I began to gratify myself in the failed ways of the world, not looking to Jesus or others for help, but looking inwardly at myself to find ways to make the pain hurt less. Even though I never thought I would get to a point of going too far with anything, I never imagined something would spiral out of control, with boys, with self- harming ways, with what I watched, how I viewed myself. Nothing. I didn’t intend to be a bad person, I just wanted a testimony… remember? I don’t remember how I got there, but one day I remember myself sitting at a computer in my room with my door locked, not intentionally planning on watching porn, but it happened. Do I know why I did it? No, but I couldn’t stop. It’s like my eyes were glued to the screen. Inside I felt this shame, but that feeling was masked with the way the images made my body feel. I felt this warm feeling inside that told me I was doing something that felt “good.”
That feeling in me started to fade away, and was replaced with this longing and desire for more. Each time I would fall, I would instantly want more, and more, and more. Eventually, through some very close friends of mine, I realized how far I had slipped away from my Christian Walk. That didn’t stop me though. I was just simply engulfed in shame, but the shame didn’t stop me. This shame began to mask the “good feeling” instead of the other way around. But that’s alright, this is my secret sin, only I knew about it… or so I thought.
This new found “secret sin” of pornography came with many strings attached. Some of these strings I was not even aware existed, until I was entangled in their wrath. For me, these strings came in the forms of depression, masturbation, lust, and a desire for something more in a relationship than I could emotionally handle, not to mention something very far out of The Lord’s Will for my life. My perspective of myself changed; how I looked at my body was different — how I saw relationships and “Godly Standards.” These strings didn’t stop me though. I just merely became more aware of how screwed up I was. Friends, I truly believe knowing how messed up I was ate at me more than the fact that I was living in sin.
I used to feel like God was a father who was giving me that face your mom gives you when you know you did something wrong. The second you see the glare you straighten up because you don’t want to have the wrath of an angry mom. I felt like he was waiting to punish me for anything and everything I had ever done. Someone who hated the way I was living and was never a constant source of strength. I thought God was only there when I went to church, or when life was smooth sailing. As soon as things became tough or messy, when I would fall off the slide and slip up, He would instantly become ashamed of me, and I was no longer worth supporting, much less capable of being loved. See, truly, this false identity I had built up, it actually scared me enough to want to know the truth. It allowed me to have enough doubt and shame in my heart to look beyond my walls of safety bricks.
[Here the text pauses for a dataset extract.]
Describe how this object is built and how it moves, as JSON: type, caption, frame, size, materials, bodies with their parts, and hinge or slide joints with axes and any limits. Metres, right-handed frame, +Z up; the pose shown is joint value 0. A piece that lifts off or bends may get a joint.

You see, God may not have liked the way I was living, but He still loved me. He always has loved me and will always love me. I am His princess — His Masterpiece. Friends, God doesn’t have grandchildren. We are all His children, and we have to take on our faith as our own, not our parents, youth pastors, or friends’ faith and walk with Christ. We have to respond to Him individually, respond to His constant pursuing of us.
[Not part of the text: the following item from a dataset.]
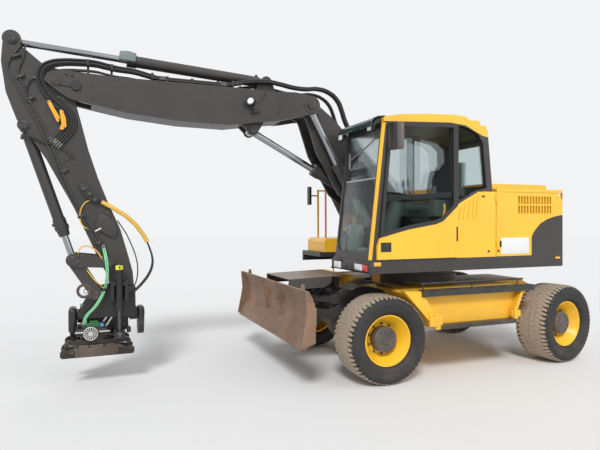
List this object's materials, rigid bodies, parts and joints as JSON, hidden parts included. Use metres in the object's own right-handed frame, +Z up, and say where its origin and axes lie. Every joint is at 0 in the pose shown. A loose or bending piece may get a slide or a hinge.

I wish I could truly tell you of a conversion moment I had, but to be completely transparent, I can’t pinpoint one. It was a constant changing of my heart. There were many who poured into my life, who offered council and brought light into my life, but there was never an “ah ha do a 180 with my life” moment. Yet, there were many moments that I would turn a little. Sadly, there were also several where I moved forward… in the wrong direction. But it has been a constant pressing into Him that has allowed me to become free. I would stop for a few days, or even a few weeks, but always fell back on what started out as a secret sin, but transformed into many. Yet, no matter how many times I fell down the staircase of progress, I never looked back to see how far I had come from the beginning of this road. Pornography, Lust, and Secret Sins are a scary trap of the Enemy to fall in, but they are never too great for God. He can conquer everything, just look at Job, everything that was thrown at him was the Enemy’s idea, but he had to go through God first. God knew that He could handle it, and that Job would rely on Christ’s strength to fight the battle. This is not only something Job could do, we can too! We don’t have to fight these battles on our own, because we are all overcomers! No matter the battle, it doesn’t have to be just pornography or sexual sin, any open or secret sin can be overcome with the blood of the Lamb. We need to put on the armor He gives to us, and fight this battle with His joy on our faces. The Joy only He can give us.
Today I stand before you, a new creation, drawing near to The Lord, and listening to His truth for my life, not what the world tells me I need to be. We are called to live in this world, not be of this world. Friends, He does offer freedom, He does offer forgiveness, and you, my dear, are not a lima bean. You are His precious masterpiece, created by hand— just the way Christ intended you to be. Press into Him, ask Him to chisel out anything in your life that is hindering you from your relationship with God, and take time to sit at His feet, listening for His voice, guiding you to the path of righteousness. We are never too far gone for His grace and mercy! It may not be easy, and it will hurt, but through Him we can overcome any obstacle. Press into Him tonight, Friends.